After six years of work, the expanded and updated third edition of Digital Evidence and Computer Crime: Forensic Science, Computers and the Internet is now complete. The 800 printed pages and one online chapter cover the methods and tools relevant to incident responders, forensic analysts, police and lawyers.

Eoghan Casey - Digital Evidence & Computer Crime, 3rd Edition

Eoghan Casey - Digital Evidence & Computer Crime, 3rd Edition


This book is divided into five parts, beginning with the fundamental concepts and legal issues relating to digital evidence and computer crime in Part 1 (Digital Forensics: Chapters 1 – 5). Part 2 of this text (Digital Investigations: Chapters 6 – 9) covers investigative aspects of digital evidence and computer crime. Part 3 of this text (Apprehending Offenders: Chapters 10 – 14) deals with specific types of investigations with a focus on apprehending offenders, including Violent Crime in Chapter 10, Sex Offenders on the Internet in Chapter 12 and Investigating Computer Intrusions in Chapter 13. Part 4 of this book (Computer Forensics: Chapters 15 – 20) begins by introducing basic Forensic Science concepts in the context of a single computer, and goes on to apply these concepts in updated chapters dedicated to networked Windows, Unix, and Macintosh computers and mobile devices. Part 5 (Network Forensics: Chapters 21 – 25) covers computer networks from an investigative perspective, focusing specifically on the Internet and performing forensic analysis on network logs and traffic.

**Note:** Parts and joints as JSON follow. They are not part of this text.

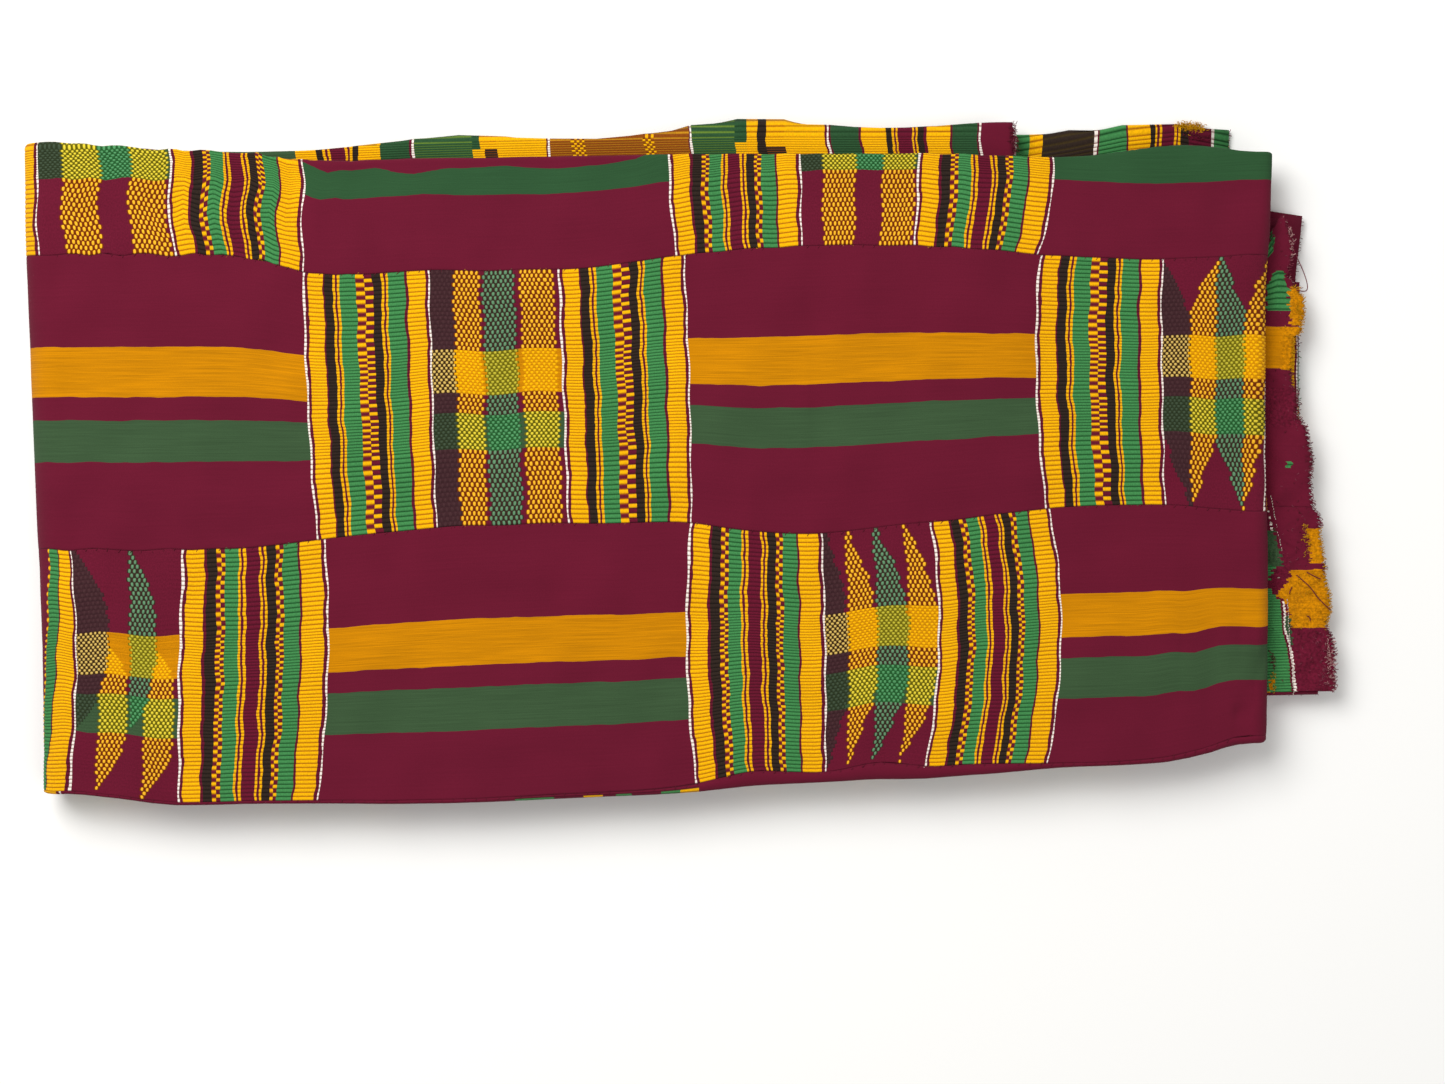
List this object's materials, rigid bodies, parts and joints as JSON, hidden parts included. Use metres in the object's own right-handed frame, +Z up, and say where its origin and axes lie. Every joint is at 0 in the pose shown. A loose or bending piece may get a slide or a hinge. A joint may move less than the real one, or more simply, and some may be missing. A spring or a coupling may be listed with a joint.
{
  "type": "folded kente cloth",
  "caption": "Folded strip-woven cotton cloth, narrow handwoven strips sewn edge to edge, folded flat into a layered rectangle that rests on a shelf or table.",
  "frame": {"origin": "under the middle of the folded cloth, on the surface that it lies on", "axes": "+X along the strips towards the cut ends, +Y across the strips towards the back edge, +Z up through the layers"},
  "size_m": [0.4985, 0.2602, 0.0224],
  "materials": {
    "kente_cotton": "handwoven matt cotton, maroon ground with yellow, green and black weft blocks",
    "sewing_thread": "dull spun cotton thread, dark maroon"
  },
  "bodies": {
    "root": {"strip_1": "kente_cotton", "strip_2": "kente_cotton", "strip_3": "kente_cotton", "strip_4": "kente_cotton", "strip_5": "kente_cotton", "strip_6": "kente_cotton", "strip_7": "kente_cotton", "strip_8": "kente_cotton", "strip_9": "kente_cotton"}
  },
  "joints": []
}
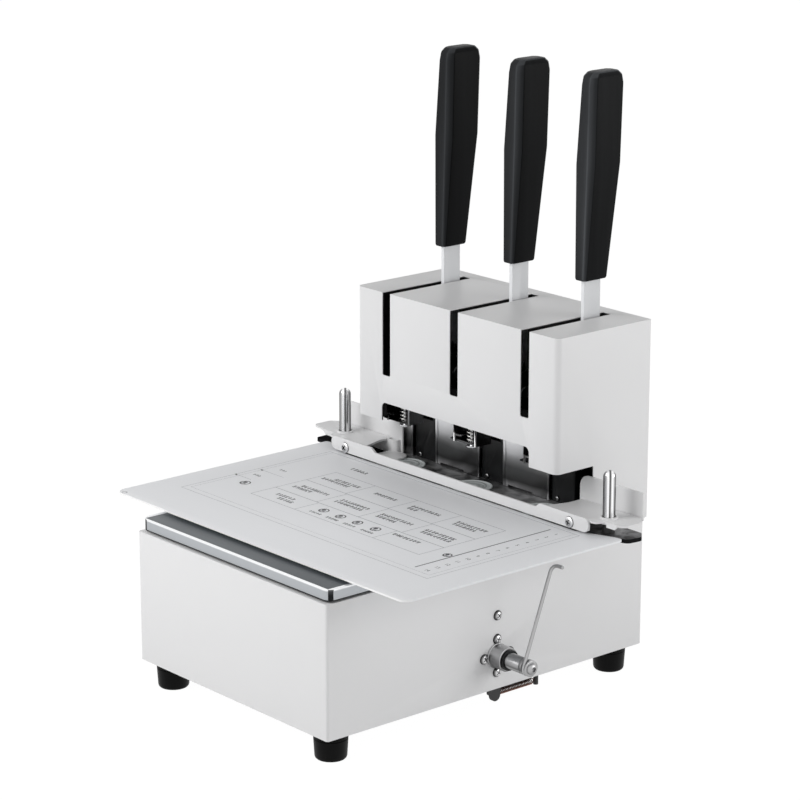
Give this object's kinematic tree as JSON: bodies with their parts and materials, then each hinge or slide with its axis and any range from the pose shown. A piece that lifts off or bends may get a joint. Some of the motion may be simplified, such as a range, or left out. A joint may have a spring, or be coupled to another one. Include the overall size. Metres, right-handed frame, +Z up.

This material provides the foundation for the more advanced companion text, the Handbook of Digital Forensics and Investigation.


Many thanks to Susan Brenner, Christopher Daywalt, Monique Mattei Ferraro, Bert-Jaap Koops, Terrance Maguire, Mike McGrath, Tessa Robinson, Bradley Schatz, Ben Turnbull and Brent Turvey for their excellent contributions to this textbook.